Perhaps due to his engagements and his anger towards Saltzman, in 1973 John Barry didn’t write the music to LIVE AND LET DIE, which started the Roger Moore era as James Bond. In his place, George Martin, former arranger and producer for the Beatles, wrote and conducted the score, while the title song was composed and sung by Paul McCartney and Wings.
In only three weeks, John Barry wrote, directed and recorded the music to 1974s second movie featuring Roger Moore, THE MAN WITH THE GOLDEN GUN. The score was one of Barry’s most interesting works, and was tied to the title song sung by Lulu (reliable sources later revealed how much John Barry hated this track). Also included was a wild Jazz version of the main theme, recorded specifically for the album, which didn’t appear in the movie.

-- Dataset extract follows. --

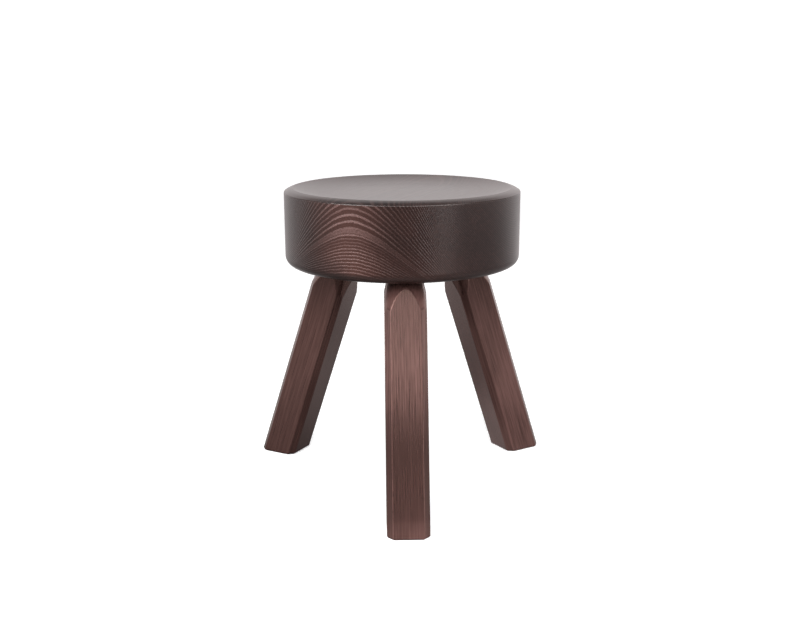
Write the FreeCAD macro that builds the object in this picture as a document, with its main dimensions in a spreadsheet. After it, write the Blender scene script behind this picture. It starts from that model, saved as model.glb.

John Barry dismissed himself from James Bond for five years, being busy with other soundtracks and perhaps tired of accompanying musically the adventures of the tireless secret agent. Only in 1979 did he return to the world of Bond, by writing the music for MOONRAKER. (It had been preceded in 1977 by THE SPY WHO LOVED ME, with music by Marvin Hamlisch, who wrote its theme song, ‘Nobody Does it Better’, a huge hit by Carly Simon.) For MOONRAKER, Shirley Bassey interpreted the romantic title song for the third time, and the music included some of the most beautiful melodies ever written by Barry, such as the space music for orchestra and chorus. Due to a strange anomaly in Bond’s record history, the album doesn’t include a note of the ‘James Bond Theme’ although it was used as background in action scenes such the pre-titles sequence and the gondola chase in Venice.
Bill Conti was recommended by Barry himself for the soundtrack to 1981’s FOR YOUR EYES ONLY, the fifth movie with Roger Moore as James Bond, but eventually Barry returned to the 007 franchise with OCTOPUSSY in 1985, in 1985 on A VIEW TO A KILL 1985, and THE LIVING DAYLIGHTS in 1987; the titles songs were performed, respectively, by Rita Coolidge, Duran Duran and A-Ha.
For the past fifteen years now, John Barry and James Bond haven’t met, but the memory of twenty-five years spent together as old friends remains. John Barry’s sound for James Bond is immortal and unforgettable, and it is in honor of this alliance that Il Giaguaro pays tribute to the only man who truly possesses the License To Compose for 007.